• _STORED RECORDS_:
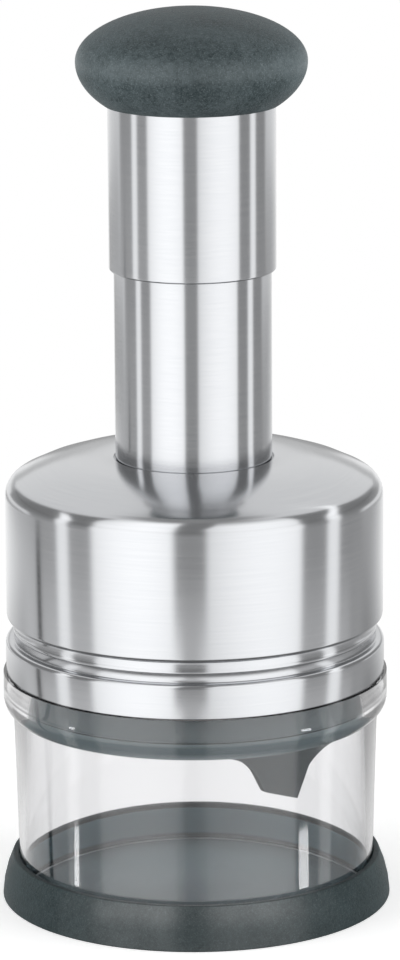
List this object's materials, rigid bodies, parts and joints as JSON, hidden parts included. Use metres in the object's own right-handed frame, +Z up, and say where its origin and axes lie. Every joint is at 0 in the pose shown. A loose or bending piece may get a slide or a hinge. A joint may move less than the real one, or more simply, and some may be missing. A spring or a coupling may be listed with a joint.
{
  "type": "plunger food chopper",
  "caption": "Hand food chopper: a soft mushroom knob on a telescoping steel tube drives a zigzag blade down into a clear cup that stands in a soft base cap.",
  "frame": {"origin": "centre of the base on the table", "axes": "+Z up along the plunger axis, -Y to the front that faces the viewer, +X to the viewer's right"},
  "size_m": [0.095, 0.095, 0.2183],
  "materials": {
    "soft_grip": "matte, fine grained",
    "tray_plastic": "glossy",
    "clear_plastic": "clear, polished",
    "brushed_shell": "brushed round the axis",
    "brushed_tube": "brushed",
    "dark_plastic": "satin",
    "slide_plastic": "satin",
    "plain_steel": "turned",
    "spring_steel": "drawn wire",
    "blade_steel": "ground"
  },
  "bodies": {
    "base": {"base_tray": "tray_plastic", "base_grip": "soft_grip"},
    "cup": {"chopping_cup": "clear_plastic"},
    "housing": {"housing_shell": "brushed_shell", "inner_frame": "dark_plastic", "guide_tube": "brushed_tube", "slide_ring": "slide_plastic", "guide_bush": "slide_plastic", "spring_seat": "plain_steel", "index_ring": "slide_plastic"},
    "plunger": {"plunger_rod": "plain_steel", "rod_foot": "plain_steel", "foot_screw": "plain_steel", "knob_core": "dark_plastic", "rod_nut": "plain_steel", "knob_grip": "soft_grip", "upper_sleeve": "brushed_tube", "return_spring": "spring_steel"},
    "wiper": {"wiper_plate": "dark_plastic"},
    "blade_unit": {"zigzag_blade": "blade_steel", "blade_carrier": "slide_plastic", "swivel_cap": "slide_plastic", "cap_screws": "plain_steel", "thrust_washer": "slide_plastic"}
  },
  "joints": [
    {"name": "cup_lift", "type": "slide", "parent": "base", "child": "cup", "axis": [0, 0, 1], "range_m": [0, 0.03]},
    {"name": "housing_lift", "type": "slide", "parent": "cup", "child": "housing", "axis": [0, 0, 1], "range_m": [0, 0.06]},
    {"name": "plunger_press", "type": "slide", "parent": "housing", "child": "plunger", "axis": [0, 0, -1], "range_m": [0, 0.0435], "stiffness_N_per_m": 350, "springref_m": -0.02, "deforming": ["return_spring"]},
    {"name": "wiper_turn", "type": "hinge", "parent": "housing", "child": "wiper", "pos_m": [0, 0, 0.048], "axis": [0, 0, 1], "continuous": true},
    {"name": "blade_press", "type": "slide", "parent": "wiper", "child": "blade_unit", "axis": [0, 0, -1], "range_m": [0, 0.0435]}
  ],
  "couplings": [
    {"joint": "blade_press", "follows": "plunger_press", "ratio": 1}
  ]
}
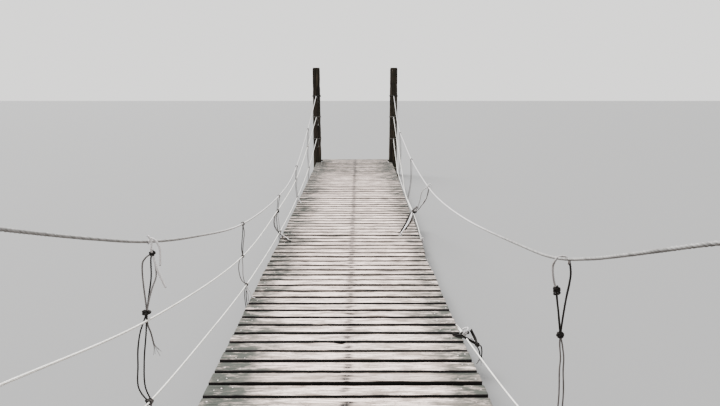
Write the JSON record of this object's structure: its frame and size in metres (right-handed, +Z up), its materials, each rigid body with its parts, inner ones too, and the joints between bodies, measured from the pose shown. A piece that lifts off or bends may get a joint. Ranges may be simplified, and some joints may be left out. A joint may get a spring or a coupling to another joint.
{
  "type": "rope suspension footbridge",
  "caption": "Plank footbridge hung between four round posts: sagging rope sides with tied hangers, weathered boards on stringers, bearers and deck cables.",
  "frame": {"origin": "middle of the near sill's underside, at ground level", "axes": "+Z up, +Y along the deck from the near bank to the far bank, +X to the right"},
  "size_m": [1.8615, 11.4597, 2.05],
  "materials": {
    "post_wood": "rough dark bark-brown trunk",
    "bearer_wood": "rough-sawn, dark and damp",
    "deck_wood": "bleached, weathered boards",
    "deck_cable": "stranded wire, dull, with rust",
    "hand_rope": "laid rope, grey, weathered",
    "side_rope": "thin laid rope, pale grey",
    "hanger_rope": "old thin rope, grey-brown"
  },
  "bodies": {
    "root": {"near_left_post": "post_wood", "near_right_post": "post_wood", "far_left_post": "post_wood", "far_right_post": "post_wood", "near_sill": "bearer_wood", "far_sill": "bearer_wood", "bearer_1": "bearer_wood", "bearer_2": "bearer_wood", "bearer_3": "bearer_wood", "bearer_4": "bearer_wood", "bearer_5": "bearer_wood", "bearer_6": "bearer_wood", "deck_bay_1": "deck_wood", "deck_bay_2": "deck_wood", "deck_bay_3": "deck_wood", "deck_bay_4": "deck_wood", "deck_bay_5": "deck_wood", "deck_bay_6": "deck_wood", "left_deck_cable": "deck_cable", "right_deck_cable": "deck_cable", "left_hand_rope": "hand_rope", "right_hand_rope": "hand_rope", "left_mid_rope": "side_rope", "left_low_rope": "side_rope", "right_mid_rope": "side_rope", "right_low_rope": "side_rope", "left_hanger_1": "hanger_rope", "left_hanger_2": "hanger_rope", "left_hanger_3": "hanger_rope", "left_hanger_4": "hanger_rope", "left_hanger_5": "hanger_rope", "right_hanger_1": "hanger_rope", "right_hanger_2_stub": "hanger_rope", "right_hanger_3": "hanger_rope", "right_hanger_4": "hanger_rope", "right_hanger_5": "hanger_rope"}
  },
  "joints": []
}
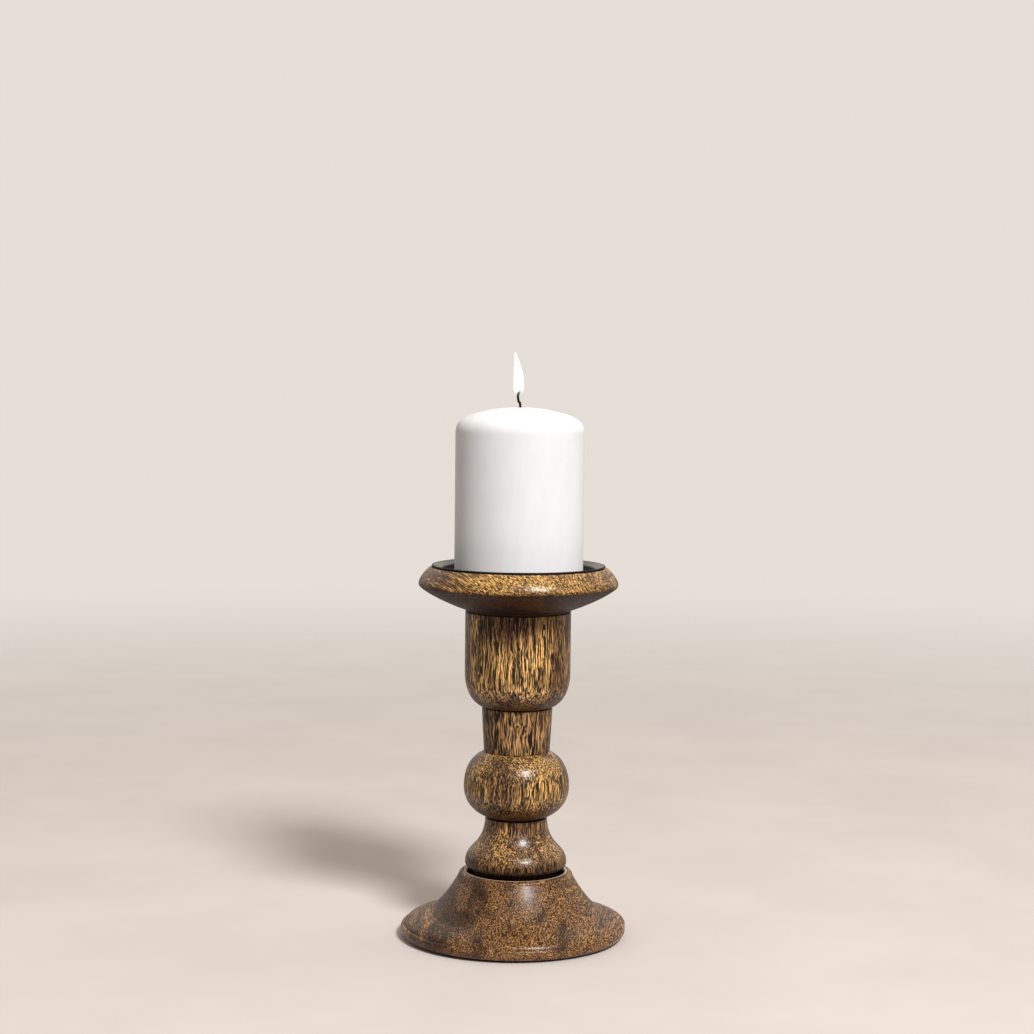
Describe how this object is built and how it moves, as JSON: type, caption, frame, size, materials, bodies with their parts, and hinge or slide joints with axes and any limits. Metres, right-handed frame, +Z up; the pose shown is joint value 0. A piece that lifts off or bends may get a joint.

• _SET EXERCISE_: Copy out each record from above, exactly.

• _ANSWER TO THIS PROBLEM_:
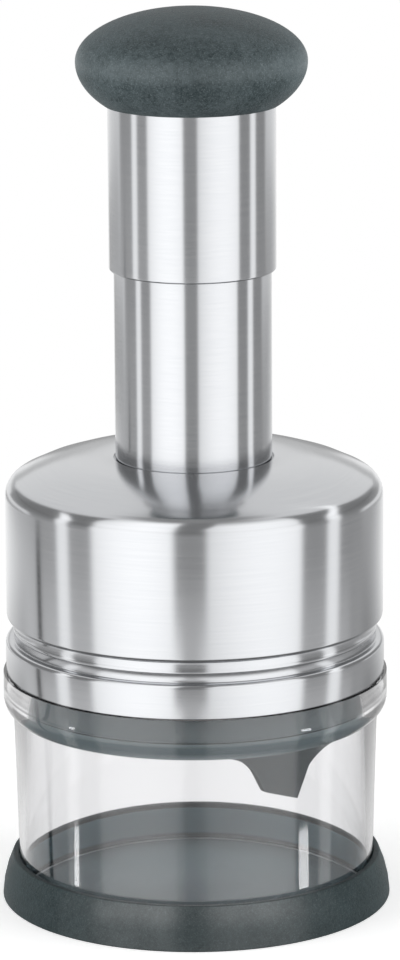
List this object's materials, rigid bodies, parts and joints as JSON, hidden parts included. Use metres in the object's own right-handed frame, +Z up, and say where its origin and axes lie. Every joint is at 0 in the pose shown. A loose or bending piece may get a slide or a hinge. A joint may move less than the real one, or more simply, and some may be missing. A spring or a coupling may be listed with a joint.
{
  "type": "plunger food chopper",
  "caption": "Hand food chopper: a soft mushroom knob on a telescoping steel tube drives a zigzag blade down into a clear cup that stands in a soft base cap.",
  "frame": {"origin": "centre of the base on the table", "axes": "+Z up along the plunger axis, -Y to the front that faces the viewer, +X to the viewer's right"},
  "size_m": [0.095, 0.095, 0.2183],
  "materials": {
    "soft_grip": "matte, fine grained",
    "tray_plastic": "glossy",
    "clear_plastic": "clear, polished",
    "brushed_shell": "brushed round the axis",
    "brushed_tube": "brushed",
    "dark_plastic": "satin",
    "slide_plastic": "satin",
    "plain_steel": "turned",
    "spring_steel": "drawn wire",
    "blade_steel": "ground"
  },
  "bodies": {
    "base": {"base_tray": "tray_plastic", "base_grip": "soft_grip"},
    "cup": {"chopping_cup": "clear_plastic"},
    "housing": {"housing_shell": "brushed_shell", "inner_frame": "dark_plastic", "guide_tube": "brushed_tube", "slide_ring": "slide_plastic", "guide_bush": "slide_plastic", "spring_seat": "plain_steel", "index_ring": "slide_plastic"},
    "plunger": {"plunger_rod": "plain_steel", "rod_foot": "plain_steel", "foot_screw": "plain_steel", "knob_core": "dark_plastic", "rod_nut": "plain_steel", "knob_grip": "soft_grip", "upper_sleeve": "brushed_tube", "return_spring": "spring_steel"},
    "wiper": {"wiper_plate": "dark_plastic"},
    "blade_unit": {"zigzag_blade": "blade_steel", "blade_carrier": "slide_plastic", "swivel_cap": "slide_plastic", "cap_screws": "plain_steel", "thrust_washer": "slide_plastic"}
  },
  "joints": [
    {"name": "cup_lift", "type": "slide", "parent": "base", "child": "cup", "axis": [0, 0, 1], "range_m": [0, 0.03]},
    {"name": "housing_lift", "type": "slide", "parent": "cup", "child": "housing", "axis": [0, 0, 1], "range_m": [0, 0.06]},
    {"name": "plunger_press", "type": "slide", "parent": "housing", "child": "plunger", "axis": [0, 0, -1], "range_m": [0, 0.0435], "stiffness_N_per_m": 350, "springref_m": -0.02, "deforming": ["return_spring"]},
    {"name": "wiper_turn", "type": "hinge", "parent": "housing", "child": "wiper", "pos_m": [0, 0, 0.048], "axis": [0, 0, 1], "continuous": true},
    {"name": "blade_press", "type": "slide", "parent": "wiper", "child": "blade_unit", "axis": [0, 0, -1], "range_m": [0, 0.0435]}
  ],
  "couplings": [
    {"joint": "blade_press", "follows": "plunger_press", "ratio": 1}
  ]
}
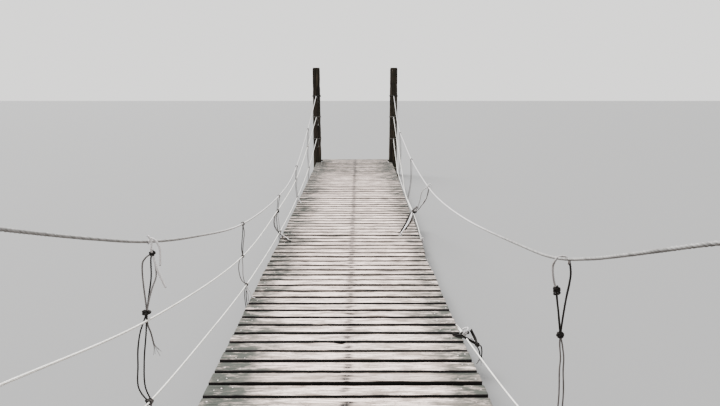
Write the JSON record of this object's structure: its frame and size in metres (right-handed, +Z up), its materials, each rigid body with its parts, inner ones too, and the joints between bodies, measured from the pose shown. A piece that lifts off or bends may get a joint. Ranges may be simplified, and some joints may be left out. A joint may get a spring or a coupling to another joint.
{
  "type": "rope suspension footbridge",
  "caption": "Plank footbridge hung between four round posts: sagging rope sides with tied hangers, weathered boards on stringers, bearers and deck cables.",
  "frame": {"origin": "middle of the near sill's underside, at ground level", "axes": "+Z up, +Y along the deck from the near bank to the far bank, +X to the right"},
  "size_m": [1.8615, 11.4597, 2.05],
  "materials": {
    "post_wood": "rough dark bark-brown trunk",
    "bearer_wood": "rough-sawn, dark and damp",
    "deck_wood": "bleached, weathered boards",
    "deck_cable": "stranded wire, dull, with rust",
    "hand_rope": "laid rope, grey, weathered",
    "side_rope": "thin laid rope, pale grey",
    "hanger_rope": "old thin rope, grey-brown"
  },
  "bodies": {
    "root": {"near_left_post": "post_wood", "near_right_post": "post_wood", "far_left_post": "post_wood", "far_right_post": "post_wood", "near_sill": "bearer_wood", "far_sill": "bearer_wood", "bearer_1": "bearer_wood", "bearer_2": "bearer_wood", "bearer_3": "bearer_wood", "bearer_4": "bearer_wood", "bearer_5": "bearer_wood", "bearer_6": "bearer_wood", "deck_bay_1": "deck_wood", "deck_bay_2": "deck_wood", "deck_bay_3": "deck_wood", "deck_bay_4": "deck_wood", "deck_bay_5": "deck_wood", "deck_bay_6": "deck_wood", "left_deck_cable": "deck_cable", "right_deck_cable": "deck_cable", "left_hand_rope": "hand_rope", "right_hand_rope": "hand_rope", "left_mid_rope": "side_rope", "left_low_rope": "side_rope", "right_mid_rope": "side_rope", "right_low_rope": "side_rope", "left_hanger_1": "hanger_rope", "left_hanger_2": "hanger_rope", "left_hanger_3": "hanger_rope", "left_hanger_4": "hanger_rope", "left_hanger_5": "hanger_rope", "right_hanger_1": "hanger_rope", "right_hanger_2_stub": "hanger_rope", "right_hanger_3": "hanger_rope", "right_hanger_4": "hanger_rope", "right_hanger_5": "hanger_rope"}
  },
  "joints": []
}
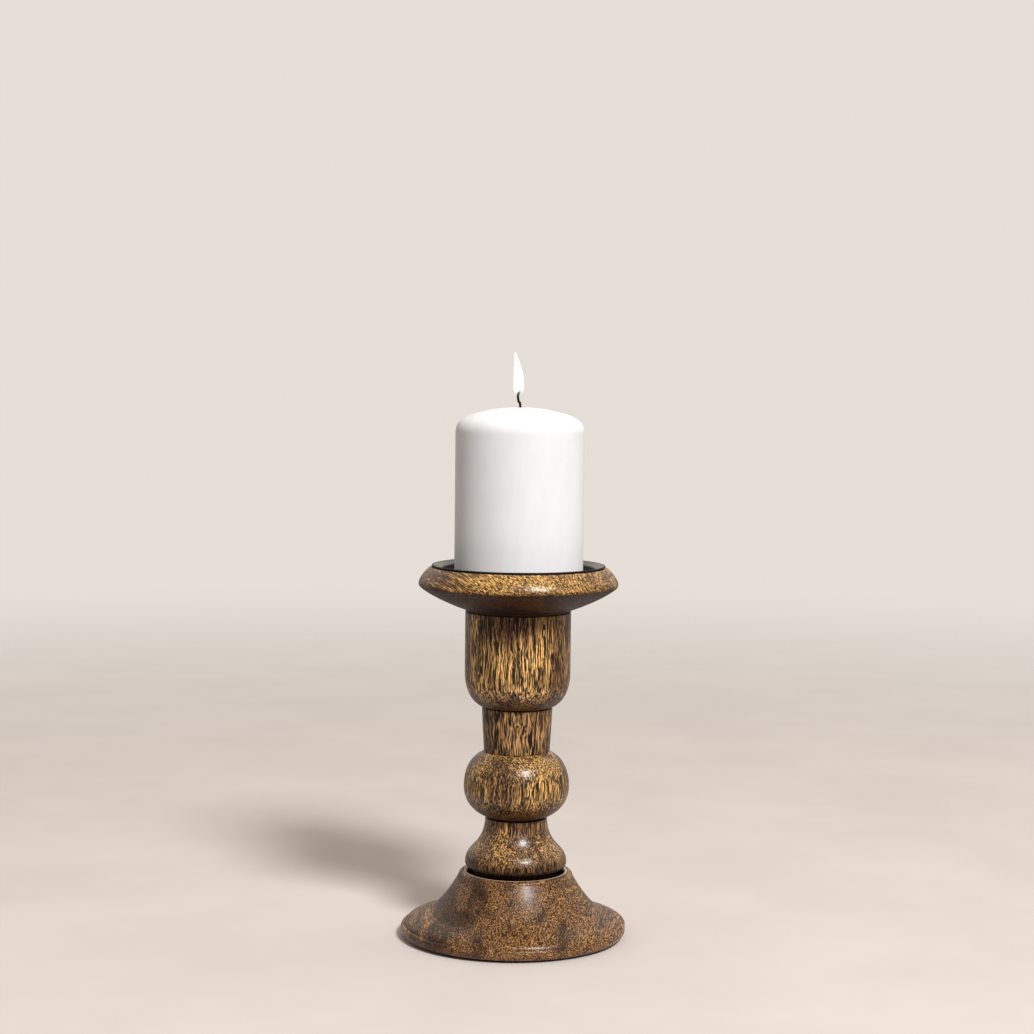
Describe how this object is built and how it moves, as JSON: type, caption, frame, size, materials, bodies with their parts, and hinge or slide joints with axes and any limits. Metres, right-handed frame, +Z up; the pose shown is joint value 0. A piece that lifts off or bends may get a joint.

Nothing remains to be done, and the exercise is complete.